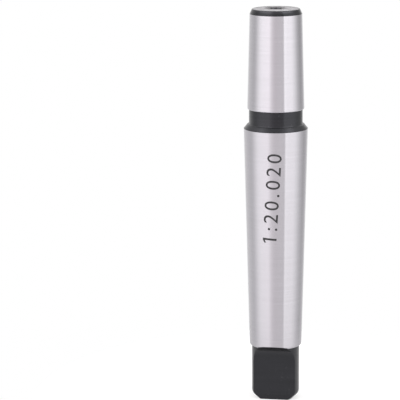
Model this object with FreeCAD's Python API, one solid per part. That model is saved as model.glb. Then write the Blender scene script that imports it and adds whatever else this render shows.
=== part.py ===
import FreeCAD, Part
import math
import os

# A drill chuck arbor: a Morse No. 2 shank with a tang below, and a B16 taper for the chuck above.
# It is one piece of steel, turned between centres, milled to two flats at the tang and then ground on
# both tapers. It stands on its tang, with its axis on Z and the tang's flats facing -Y and +Y.
# The origin is the middle of the tang's end face. Sizes are in millimetres, angles in degrees.

# Both tapers narrow at this rate, in diameter for each millimetre of length
taper_rate = 1 / 20.020

# Shank taper, Morse No. 2
shank_gauge_diameter = 17.780
shank_gauge_height = 75.0      # from the tang's end face up to the gauge plane
shank_head = 3.6               # ground taper that goes on above the gauge plane
shank_end_round = 0.5          # lower edge of the taper, where it drops to the tang

# Tang
tang_length = 15.9             # from its end face up to the foot of the shank taper
tang_step = 0.66               # how far the tang lies inside the foot of the taper, all round
tang_thickness = 6.3           # across the two flats
runout_start = 4.85            # below the foot of the taper, where the flats begin to curve out
cutter_radius = 6.0            # milling cutter, which leaves its curve at the top of each flat
tip_depth = 1.75               # how far the turned tip comes in from the tang's side
tip_angle = 45.0               # slope of the tip, measured from the end face
tip_round = 1.6                # shoulder between the tip and the tang's side

# Neck between the two tapers
shoulder_height = 1.2          # turned chamfer above the shank's ground edge
shoulder_depth = 1.0           # how far that chamfer comes in
neck_length = 5.5              # from the shank's ground edge up to the chuck taper
neck_step = 0.44               # how far the neck lies inside the chuck taper's lower edge
neck_foot_round = 0.42

# Chuck taper, B16
chuck_gauge_diameter = 15.733
chuck_head = 4.0               # ground taper below the gauge plane, towards the neck
chuck_gauge_length = 24.0      # from the gauge plane up to the end face
chuck_edge_round = 0.25        # lower edge of the taper, above the neck
nose_height = 1.4              # turned chamfer at the end that enters the chuck
nose_depth = 0.65              # how far that chamfer comes in
nose_round = 0.3

# Centre holes, one in each end face, on which the arbor is turned and ground
centre_angle = 60.0
centre_mouth_diameter = 3.35
centre_pilot_diameter = 1.6
centre_pilot_length = 1.9
drill_point_angle = 118.0

# How far a cutting tool starts outside the steel, and how much of a side of the outline a round may use
tool_clearance = 1.0
round_share = 0.9

AXIS = FreeCAD.Vector(0, 0, 1)
ORIGIN = FreeCAD.Vector(0, 0, 0)


def taper_radius(gauge_diameter, distance):
    """Radius of a taper at a distance from its gauge plane, measured towards its large end."""
    return (gauge_diameter + taper_rate * distance) / 2


# Heights up the axis and radii that follow from the sizes above
shank_top = shank_gauge_height + shank_head
shoulder_top = shank_top + shoulder_height
chuck_bottom = shank_top + neck_length
length = chuck_bottom + chuck_head + chuck_gauge_length
nose_bottom = length - nose_height
shank_foot_radius = taper_radius(shank_gauge_diameter, tang_length - shank_gauge_height)
shank_top_radius = taper_radius(shank_gauge_diameter, shank_head)
chuck_bottom_radius = taper_radius(chuck_gauge_diameter, chuck_head)
chuck_top_radius = taper_radius(chuck_gauge_diameter, nose_height - chuck_gauge_length)
tang_radius = shank_foot_radius - tang_step
neck_radius = chuck_bottom_radius - neck_step


def half_section_point(radius, height):
    return FreeCAD.Vector(radius, 0, height)


def rounded_corner(before, corner, after, radius):
    """Arc that rounds a corner of the half section, with the points where it starts and ends."""
    to_before = (before - corner).normalize()
    to_after = (after - corner).normalize()
    half_angle = to_before.getAngle(to_after) / 2
    shorter_side = min(before.distanceToPoint(corner), after.distanceToPoint(corner))
    setback = min(radius / math.tan(half_angle), round_share * shorter_side)
    start = corner + to_before * setback
    end = corner + to_after * setback
    depth = setback * (1 - math.sin(half_angle)) / math.cos(half_angle)
    middle = corner + (to_before + to_after).normalize() * depth
    return start, Part.Arc(start, middle, end).toShape(), end


def turned(corners):
    """Solid of revolution of a half section, given as (radius, height, round) from the axis to the axis."""
    points = [half_section_point(radius, height) for radius, height, _ in corners]
    edges = []
    pen = points[0]
    for i, (_, _, corner_round) in enumerate(corners[1:-1], start=1):
        if corner_round:
            start, arc, end = rounded_corner(points[i - 1], points[i], points[i + 1], corner_round)
            edges += [Part.makeLine(pen, start), arc]
            pen = end
        else:
            edges.append(Part.makeLine(pen, points[i]))
            pen = points[i]
    edges.append(Part.makeLine(pen, points[-1]))
    edges.append(Part.makeLine(points[-1], points[0]))
    return Part.Face(Part.Wire(edges)).revolve(ORIGIN, AXIS, 360)


def turned_blank():
    """The whole arbor as it leaves the lathe and the grinder, before its tang is milled."""
    tip_height = tip_depth * math.tan(math.radians(tip_angle))
    return turned([
        (0, 0, None),
        (tang_radius - tip_depth, 0, None),
        (tang_radius, tip_height, tip_round),
        (tang_radius, tang_length, None),
        (shank_foot_radius, tang_length, shank_end_round),
        (shank_top_radius, shank_top, None),
        (shank_top_radius - shoulder_depth, shoulder_top, None),
        (neck_radius, shoulder_top, neck_foot_round),
        (neck_radius, chuck_bottom, None),
        (chuck_bottom_radius, chuck_bottom, chuck_edge_round),
        (chuck_top_radius, nose_bottom, None),
        (chuck_top_radius - nose_depth, length, nose_round),
        (0, length, None),
    ])


def flat_cut():
    """Steel milled away at the -Y flat: straight up the tang, then out along the cutter's radius."""
    flat = -tang_thickness / 2
    flat_top = tang_length - runout_start
    outside = flat - cutter_radius - shank_top_radius
    low_inner = FreeCAD.Vector(0, flat, -tool_clearance)
    runout_low = FreeCAD.Vector(0, flat, flat_top)
    eighth_turn = math.radians(45)
    runout_middle = FreeCAD.Vector(
        0, flat - cutter_radius * (1 - math.cos(eighth_turn)), flat_top + cutter_radius * math.sin(eighth_turn)
    )
    runout_high = FreeCAD.Vector(0, flat - cutter_radius, flat_top + cutter_radius)
    high_outer = FreeCAD.Vector(0, outside, flat_top + cutter_radius)
    low_outer = FreeCAD.Vector(0, outside, -tool_clearance)
    section = Part.Wire([
        Part.makeLine(low_inner, runout_low),
        Part.Arc(runout_low, runout_middle, runout_high).toShape(),
        Part.makeLine(runout_high, high_outer),
        Part.makeLine(high_outer, low_outer),
        Part.makeLine(low_outer, low_inner),
    ])
    half_width = FreeCAD.Vector(shank_top_radius, 0, 0)
    section.translate(-half_width)
    return Part.Face(section).extrude(half_width * 2)


def centre_hole(face_height, inwards):
    """Steel drilled away at an end face: a cone for the lathe centre, and the pilot drill's hole behind it."""
    mouth = centre_mouth_diameter / 2
    pilot = centre_pilot_diameter / 2
    flare = math.tan(math.radians(centre_angle / 2))
    cone_end = (mouth - pilot) / flare
    pilot_end = cone_end + centre_pilot_length
    drill_tip = pilot_end + pilot / math.tan(math.radians(drill_point_angle / 2))
    return turned([
        (0, face_height - inwards * tool_clearance, None),
        (mouth + tool_clearance * flare, face_height - inwards * tool_clearance, None),
        (pilot, face_height + inwards * cone_end, None),
        (pilot, face_height + inwards * pilot_end, None),
        (0, face_height + inwards * drill_tip, None),
    ])


def arbor():
    near_flat = flat_cut()
    far_flat = near_flat.rotated(ORIGIN, AXIS, 180)
    upwards = 1
    downwards = -1
    tang_centre = centre_hole(0, upwards)
    chuck_centre = centre_hole(length, downwards)
    return turned_blank().cut([near_flat, far_flat, tang_centre, chuck_centre]).removeSplitter()


os.makedirs("parts", exist_ok=True)
arbor().exportStep("parts/arbor.step")
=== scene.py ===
import math

import bmesh
import bpy
from mathutils import Matrix, Vector


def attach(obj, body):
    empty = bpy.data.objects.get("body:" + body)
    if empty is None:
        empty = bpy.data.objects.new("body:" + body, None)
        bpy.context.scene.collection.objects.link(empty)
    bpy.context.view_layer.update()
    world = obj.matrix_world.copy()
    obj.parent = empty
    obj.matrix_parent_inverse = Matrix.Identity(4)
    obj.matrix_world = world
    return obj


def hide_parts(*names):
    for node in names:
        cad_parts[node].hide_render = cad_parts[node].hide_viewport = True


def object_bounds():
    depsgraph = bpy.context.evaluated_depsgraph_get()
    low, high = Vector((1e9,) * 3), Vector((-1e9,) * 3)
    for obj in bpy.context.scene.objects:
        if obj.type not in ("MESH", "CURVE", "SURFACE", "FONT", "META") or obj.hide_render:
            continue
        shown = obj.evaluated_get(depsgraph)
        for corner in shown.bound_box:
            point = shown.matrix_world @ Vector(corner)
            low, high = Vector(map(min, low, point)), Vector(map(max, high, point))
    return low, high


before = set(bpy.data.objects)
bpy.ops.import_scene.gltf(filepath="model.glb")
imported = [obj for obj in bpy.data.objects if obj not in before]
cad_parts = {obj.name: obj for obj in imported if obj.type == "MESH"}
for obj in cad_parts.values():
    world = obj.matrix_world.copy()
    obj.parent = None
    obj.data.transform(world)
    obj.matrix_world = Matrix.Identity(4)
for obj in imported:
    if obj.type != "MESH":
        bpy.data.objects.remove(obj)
cad_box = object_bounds()

# Camera: a long lens a little above the arbor, with the arbor right of the middle of the picture.
# It stands a few degrees off the square view of the tang's flat, as in the photograph.
MM = 0.001
camera_azimuth = math.radians(7.2)
camera_distance = 530.3 * MM
camera_height = 170.85 * MM
camera_pitch = math.radians(12.015)
camera_pan = math.radians(2.313)
camera_roll = math.radians(-0.419)
camera_lens = 172.5
nearest_in_view = 10 * MM

camera = bpy.data.objects.new("camera", bpy.data.cameras.new("camera"))
bpy.context.scene.collection.objects.link(camera)
camera.data.lens = camera_lens
camera.data.clip_start = nearest_in_view
camera.matrix_world = (
    Matrix.Rotation(camera_azimuth, 4, "Z")
    @ Matrix.Translation((0, -camera_distance, camera_height))
    @ Matrix.Rotation(camera_pan, 4, "Z")
    @ Matrix.Rotation(math.radians(90) - camera_pitch, 4, "X")
    @ Matrix.Rotation(camera_roll, 4, "Z")
)
bpy.context.scene.camera = camera
bpy.context.scene.view_settings.view_transform = "Standard"


# Ground steel: both tapers are ground round and round, which leaves fine rings. Across the rings light
# spreads far, and along them hardly at all, so upright bands of light stay crisp.
darker_steel = (0.554, 0.537, 0.569)
lighter_steel = (0.593, 0.575, 0.611)


def fill_socket(socket, value):
    """Links a socket to another node's output, or sets it to a plain value. Colours need no alpha."""
    if isinstance(value, bpy.types.NodeSocket):
        socket.id_data.links.new(value, socket)
    else:
        socket.default_value = (*value, 1) if socket.type == "RGBA" else value


def set_inputs(node, **inputs):
    """Fills a node's inputs by their names, with an underscore for each space."""
    for name, value in inputs.items():
        fill_socket(node.inputs[name.replace("_", " ")], value)


def add_node(owner, kind, **inputs):
    """A new node of a material or of the studio, with its inputs filled."""
    node = owner.node_tree.nodes.new(kind)
    set_inputs(node, **inputs)
    return node


def ring_pattern(material, rings_per_metre, patches_per_metre, detail):
    """Noise drawn out round the axis: fine across the rings, slow along them."""
    stretch = add_node(
        material, "ShaderNodeMapping", Vector=add_node(material, "ShaderNodeTexCoord").outputs["Object"],
        Scale=(patches_per_metre, patches_per_metre, rings_per_metre),
    )
    noise = add_node(
        material, "ShaderNodeTexNoise", Vector=stretch.outputs["Vector"], Scale=1.0, Detail=detail
    )
    return noise.outputs["Fac"]


def between(material, noise, low, high):
    """A number from low to high as noise goes from 0.3 to 0.7, where most of it lies."""
    spread = add_node(
        material, "ShaderNodeMapRange", Value=noise, From_Min=0.3, From_Max=0.7, To_Min=low, To_Max=high
    )
    return spread.outputs["Result"]


def mixed(owner, share, first, second):
    """A colour that goes from the first to the second as the share goes from 0 to 1."""
    mix = add_node(owner, "ShaderNodeMix")
    mix.data_type = "RGBA"
    fill_socket(mix.inputs[0], share)
    fill_socket(mix.inputs[6], first)
    fill_socket(mix.inputs[7], second)
    return mix.outputs[2]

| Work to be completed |
Quote only the lines running from the line that holds "downwards = -1" to the line that holds "if empty is", both ends included.

| Written solution |
    downwards = -1
    tang_centre = centre_hole(0, upwards)
    chuck_centre = centre_hole(length, downwards)
    return turned_blank().cut([near_flat, far_flat, tang_centre, chuck_centre]).removeSplitter()


os.makedirs("parts", exist_ok=True)
arbor().exportStep("parts/arbor.step")
=== scene.py ===
import math

import bmesh
import bpy
from mathutils import Matrix, Vector


def attach(obj, body):
    empty = bpy.data.objects.get("body:" + body)
    if empty is None:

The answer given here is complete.